I became interested in dentistry after spending my Christmas vacations working in my dad’s dental office. I came home from my sophomore year in college at UGA and couldn’t find a job, so my dad put me to work in his practice.
I spent the first morning observing the tasks, duties and conversational skills of his chairside dental assistant. After lunch, he said, “You’re up, sit down and assist”. I had a crash course in dental assisting, but I also was able to observe what dentists really do every day to help people. I watched my father and his staff help people get out of pain, help them re-gain the ability to chew their food, and help them feel great about the way they look.
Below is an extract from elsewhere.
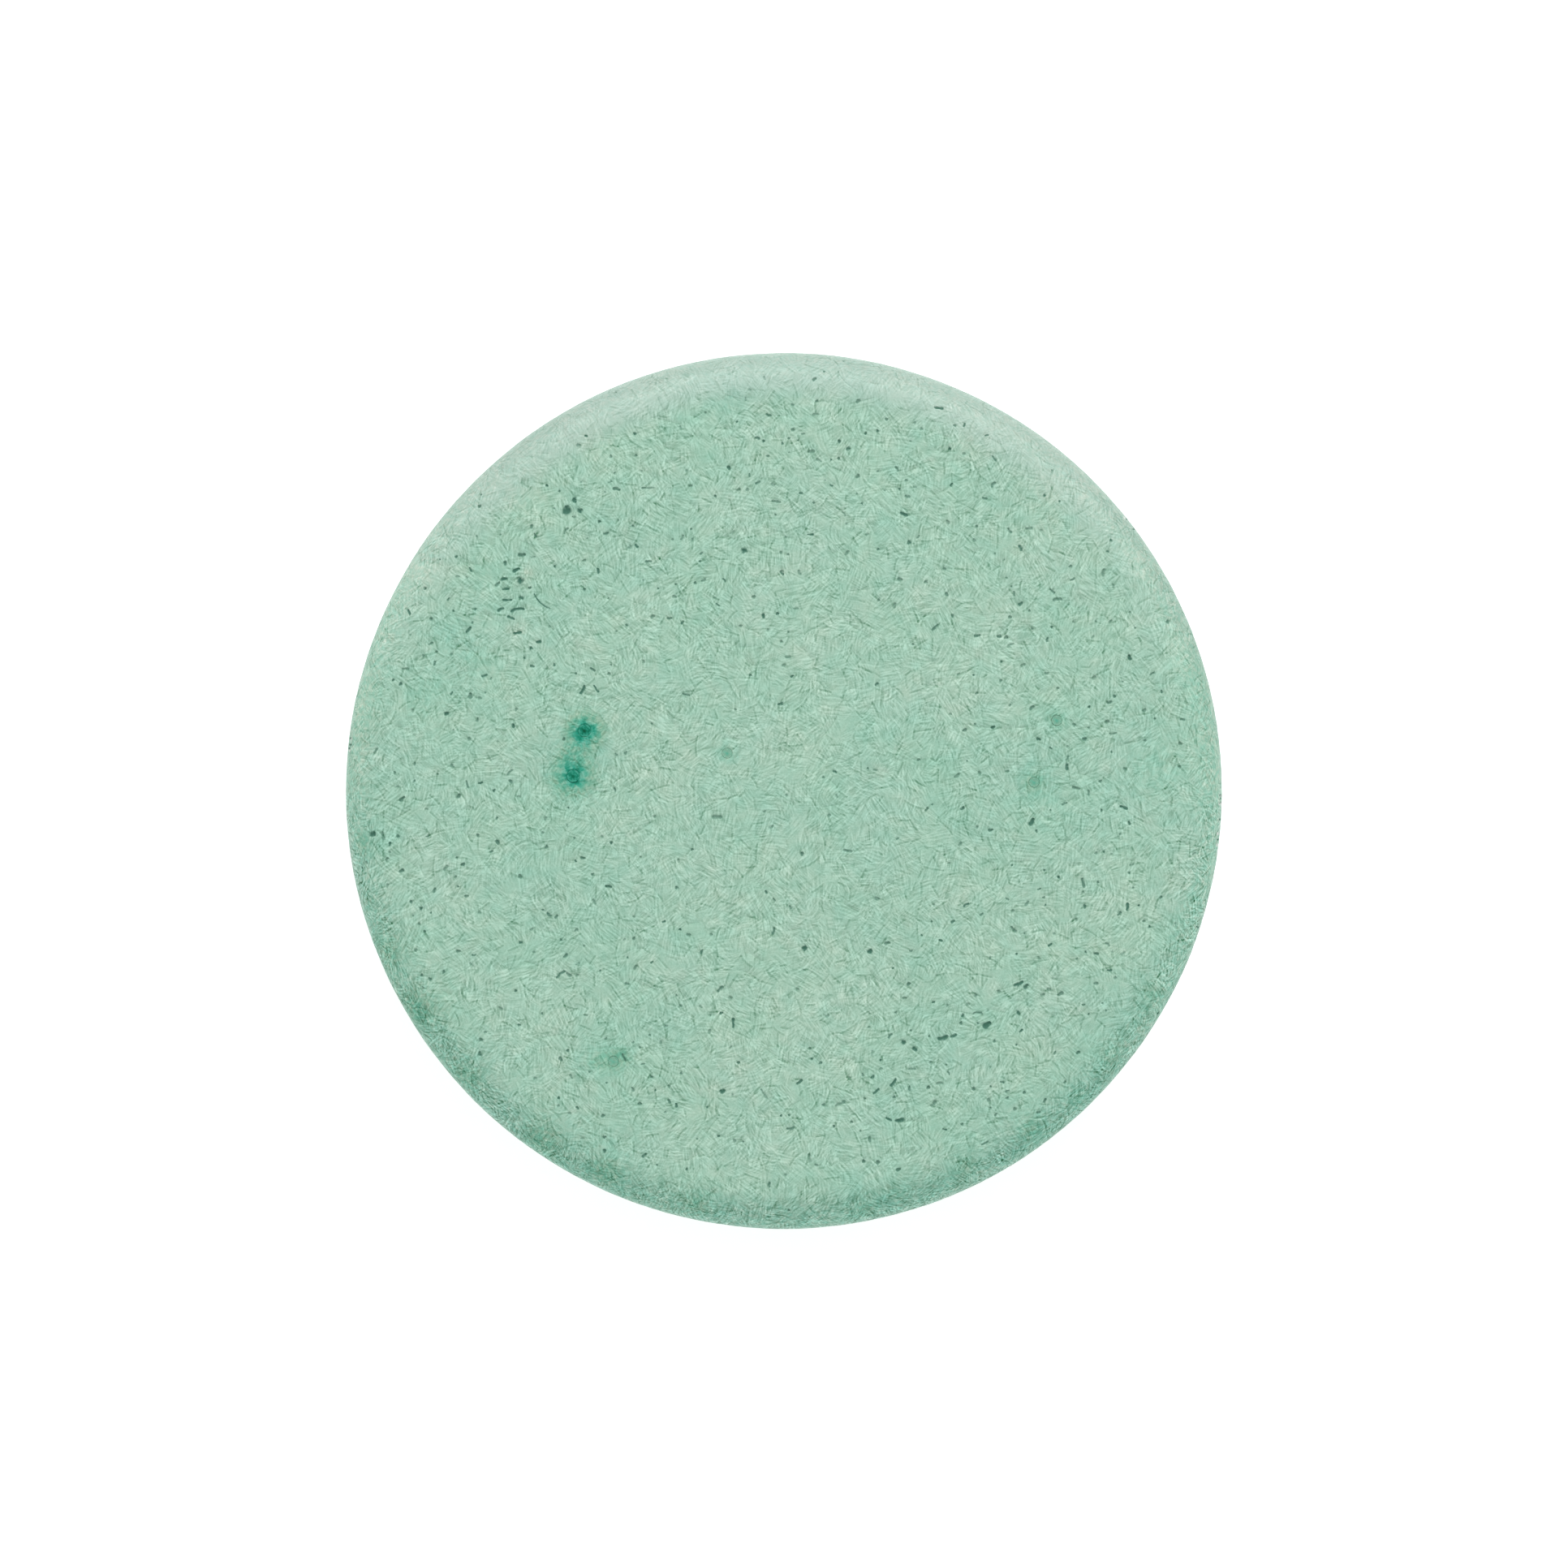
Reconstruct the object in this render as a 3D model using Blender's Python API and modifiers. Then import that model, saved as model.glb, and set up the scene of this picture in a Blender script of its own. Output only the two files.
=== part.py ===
"""Shaving soap puck: a round cake of hard soap with two flat faces and rounded edges, and the small
grains of undissolved dye that are caught in its top face.

Metres, +Z up. The origin is the centre of the bottom face, and +Z runs up the axis of the cake.
"""

import math

import bmesh
import bpy

# The cake
PUCK_DIAMETER = 0.070
PUCK_HEIGHT = 0.025
EDGE_RADIUS = 0.05 * PUCK_DIAMETER  # rounding where each flat face meets the side
PUCK_RADIUS = PUCK_DIAMETER / 2
ROUND_STEPS = 96  # segments around the axis
EDGE_STEPS = 8  # segments in each rounded edge

# The dye grains: each is a half ball, flat side up and flush with the top face, in an open bowl
LARGE_GRAIN_RADIUS = 0.0005
SMALL_GRAIN_RADIUS = 0.0004
BOWL_GAP = 0.0003  # clearance between a grain and its bowl
GRAIN_SEGMENTS = 16
GRAIN_RINGS = 10
DYE_GRAINS = [  # (x, y, radius) of each grain on the top face
    (-0.0158, 0.0048, LARGE_GRAIN_RADIUS),
    (-0.0167, 0.0012, LARGE_GRAIN_RADIUS),
    (-0.0045, 0.0030, SMALL_GRAIN_RADIUS),
    (0.0216, 0.0056, SMALL_GRAIN_RADIUS),
    (0.0198, 0.0007, SMALL_GRAIN_RADIUS),
    (-0.0135, -0.0214, SMALL_GRAIN_RADIUS),
]

# Colours, linear RGB
SOAP_COLOUR = (0.34, 0.55, 0.43, 1.0)
DYE_COLOUR = (0.0, 0.19, 0.10, 1.0)

SMOOTH_ANGLE = math.radians(30)
MERGE_DISTANCE = 0.000001


def clear_scene():
    """Removes every object, so that the script gives the same result in any file."""
    for old in list(bpy.data.objects):
        bpy.data.objects.remove(old, do_unlink=True)


def new_collection(name):
    """A collection in the scene."""
    collection = bpy.data.collections.new(name)
    bpy.context.scene.collection.children.link(collection)
    return collection


def plain_material(name, colour, roughness):
    """A Principled material with one colour."""
    material = bpy.data.materials.new(name)
    material.use_nodes = True
    shader = material.node_tree.nodes["Principled BSDF"]
    shader.inputs["Base Color"].default_value = colour
    shader.inputs["Roughness"].default_value = roughness
    shader.inputs["Metallic"].default_value = 0.0
    material.diffuse_color = colour
    return material


def new_object(name, mesh, collection, material=None):
    """An object for the mesh, in the collection."""
    piece = bpy.data.objects.new(name, mesh)
    collection.objects.link(piece)
    if material:
        mesh.materials.append(material)
    return piece


def edge_arc(centre_z, start_degrees, end_degrees):
    """Points of a rounded edge, from one angle to another about the arc's centre."""
    centre_x = PUCK_RADIUS - EDGE_RADIUS
    points = []
    for step in range(EDGE_STEPS + 1):
        angle = math.radians(start_degrees + (end_degrees - start_degrees) * step / EDGE_STEPS)
        x = centre_x + EDGE_RADIUS * math.cos(angle)
        z = centre_z + EDGE_RADIUS * math.sin(angle)
        points.append((x, 0.0, z))
    return points


def puck_profile():
    """The cake's half outline at +X, from the top centre down its outer side to the bottom centre."""
    top_edge = edge_arc(PUCK_HEIGHT - EDGE_RADIUS, 90, 0)
    bottom_edge = edge_arc(EDGE_RADIUS, 0, -90)
    return [(0.0, 0.0, PUCK_HEIGHT)] + top_edge + bottom_edge + [(0.0, 0.0, 0.0)]


def make_puck(collection, material):
    """The cake: its half outline turned about the Z axis."""
    points = puck_profile()
    edges = [(index, index + 1) for index in range(len(points) - 1)]
    mesh = bpy.data.meshes.new("soap_puck")
    mesh.from_pydata(points, edges, [])
    puck = new_object("soap_puck", mesh, collection, material)
    turn = puck.modifiers.new("turn", "SCREW")
    turn.axis = "Z"
    turn.angle = math.tau
    turn.steps = ROUND_STEPS
    turn.render_steps = ROUND_STEPS
    turn.use_merge_vertices = True
    turn.merge_threshold = MERGE_DISTANCE
    return puck


def ball_mesh(name, radius):
    """A ball about its own origin."""
    ball = bmesh.new()
    bmesh.ops.create_uvsphere(ball, u_segments=GRAIN_SEGMENTS, v_segments=GRAIN_RINGS, radius=radius)
    mesh = bpy.data.meshes.new(name)
    ball.to_mesh(mesh)
    ball.free()
    return mesh


def half_ball_mesh(name, radius):
    """The lower half of a ball, closed by a flat top at its own origin."""
    ball = bmesh.new()
    bmesh.ops.create_uvsphere(ball, u_segments=GRAIN_SEGMENTS, v_segments=GRAIN_RINGS, radius=radius)
    cut = bmesh.ops.bisect_plane(
        ball,
        geom=ball.verts[:] + ball.edges[:] + ball.faces[:],
        dist=MERGE_DISTANCE,
        plane_co=(0.0, 0.0, 0.0),
        plane_no=(0.0, 0.0, 1.0),
        clear_outer=True,
    )
    rim = [part for part in cut["geom_cut"] if isinstance(part, bmesh.types.BMEdge)]
    bmesh.ops.contextual_create(ball, geom=rim)
    bmesh.ops.recalc_face_normals(ball, faces=ball.faces[:])
    mesh = bpy.data.meshes.new(name)
    ball.to_mesh(mesh)
    ball.free()
    return mesh


def seat_grain(number, place, puck, parts, cutters, material):
    """One dye grain, flush with the top face, and the bowl cut for it in the cake."""
    x, y, radius = place
    name = f"dye_grain_{number}"
    grain = new_object(name, half_ball_mesh(name, radius), parts, material)
    grain.location = (x, y, PUCK_HEIGHT)
    grain.parent = puck
    bowl = new_object(name + "_bowl", ball_mesh(name + "_bowl", radius + BOWL_GAP), cutters)
    bowl.location = (x, y, PUCK_HEIGHT)
    bowl.hide_render = True
    bowl.display_type = "WIRE"
    cut = puck.modifiers.new(name + "_bowl", "BOOLEAN")
    cut.operation = "DIFFERENCE"
    cut.object = bowl
    return grain


def shade(piece):
    """Smooth shading, with the sharp edges kept."""
    piece.data.shade_smooth()
    piece.data.set_sharp_from_angle(angle=SMOOTH_ANGLE)


def main():
    clear_scene()
    parts = new_collection("shaving_soap_puck")
    cutters = new_collection("cutters")
    soap = plain_material("soap", SOAP_COLOUR, 0.55)
    dye = plain_material("dye", DYE_COLOUR, 0.45)
    puck = make_puck(parts, soap)
    for number, place in enumerate(DYE_GRAINS, start=1):
        grain = seat_grain(number, place, puck, parts, cutters, dye)
        shade(grain)


main()
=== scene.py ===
import math

import bmesh
import bpy
import numpy as np
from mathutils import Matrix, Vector, kdtree, noise
from mathutils.geometry import delaunay_2d_cdt


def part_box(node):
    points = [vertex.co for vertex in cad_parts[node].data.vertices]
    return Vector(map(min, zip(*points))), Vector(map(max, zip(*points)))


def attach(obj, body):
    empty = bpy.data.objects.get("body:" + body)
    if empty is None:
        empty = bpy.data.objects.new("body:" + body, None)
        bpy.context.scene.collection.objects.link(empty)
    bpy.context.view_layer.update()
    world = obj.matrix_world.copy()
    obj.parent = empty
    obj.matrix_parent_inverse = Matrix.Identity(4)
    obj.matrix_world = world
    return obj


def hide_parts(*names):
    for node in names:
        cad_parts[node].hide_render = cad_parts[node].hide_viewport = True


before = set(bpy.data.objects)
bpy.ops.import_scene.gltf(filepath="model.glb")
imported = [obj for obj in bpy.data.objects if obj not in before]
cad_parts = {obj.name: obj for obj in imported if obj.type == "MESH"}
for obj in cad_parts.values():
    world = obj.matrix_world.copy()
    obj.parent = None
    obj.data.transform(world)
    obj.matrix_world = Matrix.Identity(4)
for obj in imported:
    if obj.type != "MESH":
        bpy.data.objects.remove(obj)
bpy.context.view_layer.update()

# Sizes, in metres. The cake's own come from the CAD parts in model.glb.
MM = 0.001
PUCK_LOW, PUCK_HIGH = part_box("soap_puck")
PUCK_RADIUS = (PUCK_HIGH.x - PUCK_LOW.x) / 2
PUCK_HEIGHT = PUCK_HIGH.z - PUCK_LOW.z
EDGE_SHARE = 0.05  # radius of the rounded edges, as a share of the diameter
EDGE_RADIUS = EDGE_SHARE * 2 * PUCK_RADIUS
FLAT_RADIUS = PUCK_RADIUS - EDGE_RADIUS
GRAINS = sorted(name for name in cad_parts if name.startswith("dye_grain"))

# Arc lengths along the half outline, from the middle of the top face to the middle of the bottom one
QUARTER_ARC = EDGE_RADIUS * math.pi / 2
TOP_ARC_START = FLAT_RADIUS
SIDE_START = TOP_ARC_START + QUARTER_ARC
SIDE_END = SIDE_START + PUCK_HEIGHT - 2 * EDGE_RADIUS
BOTTOM_ARC_END = SIDE_END + QUARTER_ARC
OUTLINE_LENGTH = BOTTOM_ARC_END + FLAT_RADIUS

# The mesh of the cake
GRID_STEP = 0.6 * MM
RING_POINTS = 480
BORDER_GAP = 0.25 * MM  # between the rings that join the three charts and the points inside them
CROWDED_CELL = 0.3 * MM  # plain grid points keep out of cells of this size that hold a mark
TWIN_CELL = 0.05 * MM  # two points of marks never share a cell of this size
CELL_ROW = 1_000_003  # cells are numbered in rows of this many
GRID_SHAKE = 0.12  # how far plain grid points are shaken, as a share of the grid's step
SEED = 20
SWELL = 0.08 * MM  # how far the whole surface swells in and out
SWELL_MIDDLE = 0.45
SWELL_WAVES = [(11, 0.45), (3, 0.15)]  # size in millimetres, and strength
GRAIN_GAP = 0.02 * MM  # between a dye grain and its bowl
BOWL_DEPTH = 0.36  # as a share of the bowl's width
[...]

Seeing the impact my dad had on his patients was what really attracted me to dentistry. I saw that he and his staff could physically affect another person’s well-being, their self-confidence, and their dental health by the use of a particular skill set.

The detailed work also appealed to me, because I have always been a detail guy. But ultimately, I think the thing I liked the most was simply the ability to just help somebody achieve something they could not possibly do for themselves. The opportunity to help people and to heal people is a very appealing aspect of dentistry.

Today, we now know so much about the links between healthy teeth and gums and systemic diseases like cancer, heart disease, strokes and diabetes.  Dental care is not just about cavities.  We actually can save lives and increase the life expectancy of our patients.

Becoming a dentist took many years of education. And, a burden of educational and practice set-up debt. Practicing the Art of Dentistry is a challenge to be sure, but it has been well worth the effort.